What lies from the line containing "# The drawer" through the line containing "obj.parent = None"? Print exactly those lines, with both ends, and no others.

.....

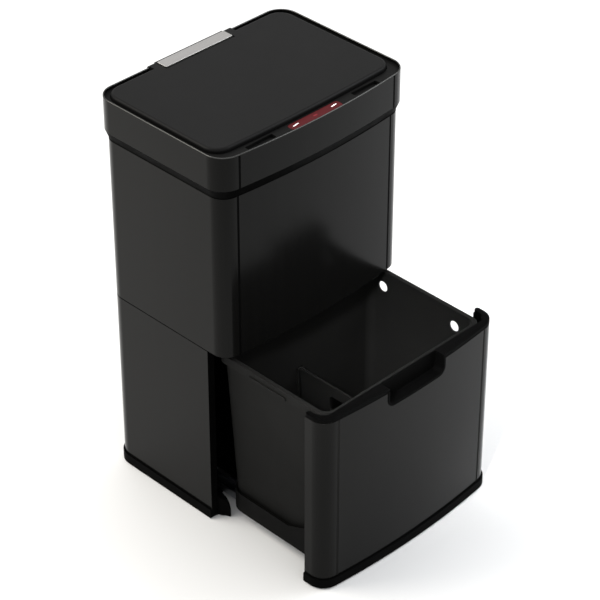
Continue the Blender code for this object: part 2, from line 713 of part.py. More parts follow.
def battery_cells():
    made = []
    for row in range(2):
        for column in range(2):
            x = -0.0804 + CELL_LENGTH / 2 + column * (CELL_LENGTH + GAP)
            z = 0.6936 + CELL_RADIUS + row * (2 * CELL_RADIUS + GAP)
            name = f"battery_cell_{2 * row + column + 1}"
            cell = cylinder(name, (x, 0.1400, z), CELL_RADIUS, CELL_LENGTH, "X", 16)
            made.append(finish(cell, "cell_wrap"))
    return made


def battery_door():
    """The battery door, with a trunnion at each end of its lower edge."""
    door = box("battery_door", (DOOR_LEFT, DOOR_RIGHT), (0.1569, 0.1585), (0.6975, 0.7225))
    middle = ((DOOR_LEFT + DOOR_RIGHT) / 2, DOOR_AXIS_Y, DOOR_AXIS_Z)
    length = DOOR_RIGHT - DOOR_LEFT + 0.0028
    join(door, cylinder("trunnions", middle, TRUNNION_RADIUS, length, "X", 12))
    return finish(door, "grey_plastic")


def power_switch():
    """The switch's knob, held in its slot by a flange inside the wall."""
    knob = bevel(box("power_switch", (0.0470, 0.0530), (0.1555, 0.1583), (0.7045, 0.7115)), 0.0003, 1)
    flange = box("switch_flange", (0.0450, 0.0550), (0.1552, 0.1562), (0.7025, 0.7135))
    return finish(join(knob, flange), "black_plastic")


def sensor_parts():
    """The lens in the control strip, and the board, window and lights under it."""
    outline = rounded(0.0562, -0.1452, -0.1278, 0.0060, 4)
    lens = finish(bevel(prism("sensor_lens", [outline], 0.7300, 0.7331), 0.0005, 1), "red_lens")
    board = box("sensor_board", (-0.0600, 0.0600), (-0.1440, -0.1120), (0.7185, 0.7201))
    window = box("infrared_window", (-0.0080, 0.0080), (-0.1398, -0.1332), (0.7204, 0.7294))
    lights = []
    for side, x in (("left", -0.0420), ("right", 0.0420)):
        light = cylinder(f"indicator_light_{side}", (x, -0.1365, 0.7249), 0.0020, 0.0090, "Z", 12)
        lights.append(finish(light, "light_pipe"))
    return [lens, finish(board, "circuit_green"), finish(window, "black_plastic"), *lights]


def wiring_loom():
    """The cable under the ledge, from the sensor board to the hinge block."""
    x, z = -0.1870, 0.7175
    corner = 0.030
    route = [(-0.0603, -0.1200, z)]
    route += [(u, v, z) for u, v in arc(x + corner, -0.0900, corner, 1.5 * math.pi, math.pi, 5)]
    route += [(u, v, z) for u, v in arc(x + corner, 0.1080, corner, math.pi, math.pi / 2, 5)]
    route += [(-SHOULDER_HALF - GAP, 0.1380, z)]
    curve = bpy.data.curves.new("wiring_loom", "CURVE")
    curve.dimensions = "3D"
    curve.bevel_depth = 0.0014
    curve.bevel_resolution = 1
    curve.use_fill_caps = True
    spline = curve.splines.new("POLY")
    spline.points.add(len(route) - 1)
    for point, place in zip(spline.points, route):
        point.co = (*place, 1)
    guide = bpy.data.objects.new("loom_route", curve)
    PARTS.objects.link(guide)
    graph = bpy.context.evaluated_depsgraph_get()
    mesh = bpy.data.meshes.new_from_object(guide.evaluated_get(graph))
    bpy.data.objects.remove(guide, do_unlink=True)
    bm = bmesh.new()
    bm.from_mesh(mesh)
    bmesh.ops.remove_doubles(bm, verts=bm.verts, dist=1e-6)
    return finish(to_object("wiring_loom", bm), "rubber")


# The lid.


def lid_knuckle(name):
    """A hinge knuckle of the lid, round about the hinge's axis, bored for the pin."""
    start = math.radians(250)
    outline = [(0.1360, LID_TOP), (0.1360, LID_BOTTOM)]
    outline += arc(HINGE_Y, HINGE_Z, KNUCKLE_RADIUS, start, math.radians(450), 12)
    return prism(name, [outline], BLOCK_HALF + 0.0006, SHOULDER_HALF, "X")


def lid_cover():
    """The lid's shell: open underneath, notched round the silver plate, with two knuckles."""
    lid = bevel(prism("lid_cover", [lid_outline(0)], LID_BOTTOM, LID_TOP), 0.0009)
    hollow = lid_outline(0.0025, rear=0.1265)
    cut(lid, prism("lid_hollow", [hollow], 0.7200, LID_TOP - 0.0025))
    notch = BLOCK_HALF + 0.0006
    cut(lid, box("lid_notch", (-notch, notch), (0.1266, 0.1700), (0.7200, 0.7500)))
    right = lid_knuckle("knuckle_right")
    join(lid, right, mirror_x(right, "knuckle_left"))
    for name, x in (("lid_bore_left", -0.0815), ("lid_bore_right", 0.0815)):
        cut(lid, cylinder(name, (x, HINGE_Y, HINGE_Z), BORE_RADIUS, 0.0146, "X", 16))
    return finish(lid, "dark_steel")


def lid_liner():
    outline = lid_outline(0.0028, rear=0.1262)
    return finish(prism("lid_liner", [outline], LID_BOTTOM + GAP, LID_BOTTOM + 0.0025), "black_plastic")


def drive_shaft():
    shaft = cylinder("drive_shaft", (0.0747, HINGE_Y, HINGE_Z), PIN_RADIUS, 0.0270, "X", 16)
    return finish(shaft, "bare_steel")


# Assembly: empties on the joints' axes, each with the pieces that move about it.


def pivot(name, place, parent=None):
    empty = bpy.data.objects.new(name, None)
    PARTS.objects.link(empty)
    empty.location = place
    if parent:
        hang(parent, [empty])
    return empty


def hang(parent, pieces):
    """Parents pieces and their tools to a pivot without moving them."""
    bpy.context.view_layer.update()
    for piece in pieces:
        piece.parent = parent
        piece.matrix_parent_inverse = parent.matrix_world.inverted()
        tools = [modifier.object for modifier in piece.modifiers if modifier.type == "BOOLEAN"]
        hang(parent, tools)


def build():
    origin = pivot("cabinet_origin", (0, 0, 0))
    outers = both_sides(runner_outer, "runner_outer")
    cabinet = [base_frame(), *feet(), lower_cabinet_shell(), opening_frame(), mid_deck()]
    hang(origin, cabinet + [upper_shell(), upper_collar(), upper_bucket(), *outers])

    middles = both_sides(runner_middle, "runner_middle")
    middle_pivots = []
    for side, member in zip(("left", "right"), middles):
        middle = pivot(f"runner_middle_{side}_slide", (0, 0, 0), origin)
        hang(middle, [member])
        middle_pivots.append(middle)

    drawer = pivot("drawer_slide", (0, 0, 0), origin)
    front = [drawer_front_panel(), drawer_liner(), drawer_top_trim(), drawer_base_trim(), drawer_tray()]
    grip = bin_grip("bin_grip_right")
    grips = [finish(grip, "bin_plastic"), finish(mirror_x(grip, "bin_grip_left"), "bin_plastic")]
    hang(drawer, front + [recycling_bin(), *grips, *both_sides(runner_inner, "runner_inner")])
    hang(pivot("divider_slide", (DIVIDER_X, 0, BIN_BOTTOM), drawer), [divider()])

    head = pivot("head_lift", (0, 0, RING_BOTTOM), origin)
    drive = [gear_motor(), hinge_pin(), battery_box(), *battery_cells(), wiring_loom()]
    housing = [head_ring(), head_frame(), hinge_block(), block_cover(), *cover_screws(), hinge_plate()]
    hang(head, housing + drive + sensor_parts())
    hang(pivot("battery_door_hinge", (0, DOOR_AXIS_Y, DOOR_AXIS_Z), head), [battery_door()])
    hang(pivot("power_switch_slide", (0.0500, 0.1573, 0.7080), head), [power_switch()])
    lid = pivot("lid_hinge", (0, HINGE_Y, HINGE_Z), head)
    hang(lid, [lid_cover(), lid_liner(), drive_shaft()])

    # The drawer stands pulled out, and the origin is under the middle of the whole object.
    drawer.location.y -= DRAWER_PULL
    for middle in middle_pivots:
        middle.location.y -= DRAWER_PULL / 2
    front_reach = -HALF_DEPTH - PROUD_SKIRT - DRAWER_PULL
    rear_reach = HINGE_Y + KNUCKLE_RADIUS
    origin.location = (0, -(front_reach + rear_reach) / 2, FOOT_HEIGHT)
    bpy.context.view_layer.update()


build()
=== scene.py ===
"""Looks for the two-tier waste bin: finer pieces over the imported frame, materials, light and camera.

Pieces are drawn in cabinet coordinates, as the frame's solids are: x to the right, y to the back, z up
from the underside of the base skirt, y = 0 midway between the middle of the bowed front and the back.
Those on the drawer are drawn with it shut, and moved out with it.
"""

import json
import math

import bmesh
import bpy
from mathutils import Matrix, Vector

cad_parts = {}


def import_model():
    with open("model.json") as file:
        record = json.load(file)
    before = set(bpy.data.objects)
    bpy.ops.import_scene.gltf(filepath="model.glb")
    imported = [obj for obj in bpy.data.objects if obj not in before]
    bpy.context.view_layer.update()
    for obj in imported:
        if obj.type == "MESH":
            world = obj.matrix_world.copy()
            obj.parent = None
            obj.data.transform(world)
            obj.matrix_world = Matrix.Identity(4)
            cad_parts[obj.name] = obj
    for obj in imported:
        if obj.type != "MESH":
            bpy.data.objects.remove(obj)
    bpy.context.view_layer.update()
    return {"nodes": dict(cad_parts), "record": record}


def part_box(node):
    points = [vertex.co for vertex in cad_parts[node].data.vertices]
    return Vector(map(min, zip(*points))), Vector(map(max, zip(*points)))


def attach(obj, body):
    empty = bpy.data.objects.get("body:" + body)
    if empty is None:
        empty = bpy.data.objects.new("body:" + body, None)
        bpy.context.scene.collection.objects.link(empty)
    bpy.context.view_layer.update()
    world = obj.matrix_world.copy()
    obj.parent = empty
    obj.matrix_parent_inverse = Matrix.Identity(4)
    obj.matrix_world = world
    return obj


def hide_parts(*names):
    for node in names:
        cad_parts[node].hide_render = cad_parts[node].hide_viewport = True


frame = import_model()
NODES = frame["nodes"]
SLOT_OF = {row["node"]: row["material_slot"] for row in frame["record"]["subparts"]}


def low(node):
    return Vector(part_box(node)[0])


def high(node):
    return Vector(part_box(node)[1])


# Driving dimensions, in metres, from the frame.
HALF_WIDTH = high("upper_shell").x
HALF_DEPTH = (high("upper_shell").y - low("upper_shell").y) / 2
CABINET = Vector((0, (high("upper_shell").y + low("upper_shell").y) / 2, low("base_frame").z))
DRAWER_OUT = low("upper_shell").y - low("drawer_front_panel").y
DRAWER = CABINET - Vector((0, DRAWER_OUT, 0))
DRAWER_BODIES = ("drawer", "divider")

# The rest of the body's outline, its sheet metal and its creases.
BOW_HEIGHT = 0.0132
FRONT_RADIUS = 0.0300
REAR_RADIUS = 0.0295
BOW_RADIUS = (HALF_WIDTH**2 + BOW_HEIGHT**2) / (2 * BOW_HEIGHT)
SHEET = 0.0012
SHEET_ROUND = 0.0004
SEAM_GAP = 0.0006
SEAM_HALF = 0.0045
SEAM_HEIGHT = 0.0006
CREASE_WIDTH = 0.0042
CREASE_SHIFT = 0.0050
CREASE_DEPTH = 0.0008
CREASE_END = 0.0004
CORNER_STEPS = 20
BOW_STEPS = 36
ROUND_STEPS = 4

# The steel band of the head, and the notch that the hinge block stands in.
RING_THICK = 0.0015
RING_ROLL = 0.0012
RING_NOTCH_HALF = 0.0915
RING_NOTCH_FRONT = 0.1276
FUNNEL_OUTER = 0.0010
FUNNEL_INNER = 0.0023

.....

Result of this task -
    # The drawer stands pulled out, and the origin is under the middle of the whole object.
    drawer.location.y -= DRAWER_PULL
    for middle in middle_pivots:
        middle.location.y -= DRAWER_PULL / 2
    front_reach = -HALF_DEPTH - PROUD_SKIRT - DRAWER_PULL
    rear_reach = HINGE_Y + KNUCKLE_RADIUS
    origin.location = (0, -(front_reach + rear_reach) / 2, FOOT_HEIGHT)
    bpy.context.view_layer.update()


build()
=== scene.py ===
"""Looks for the two-tier waste bin: finer pieces over the imported frame, materials, light and camera.

Pieces are drawn in cabinet coordinates, as the frame's solids are: x to the right, y to the back, z up
from the underside of the base skirt, y = 0 midway between the middle of the bowed front and the back.
Those on the drawer are drawn with it shut, and moved out with it.
"""

import json
import math

import bmesh
import bpy
from mathutils import Matrix, Vector

cad_parts = {}


def import_model():
    with open("model.json") as file:
        record = json.load(file)
    before = set(bpy.data.objects)
    bpy.ops.import_scene.gltf(filepath="model.glb")
    imported = [obj for obj in bpy.data.objects if obj not in before]
    bpy.context.view_layer.update()
    for obj in imported:
        if obj.type == "MESH":
            world = obj.matrix_world.copy()
            obj.parent = None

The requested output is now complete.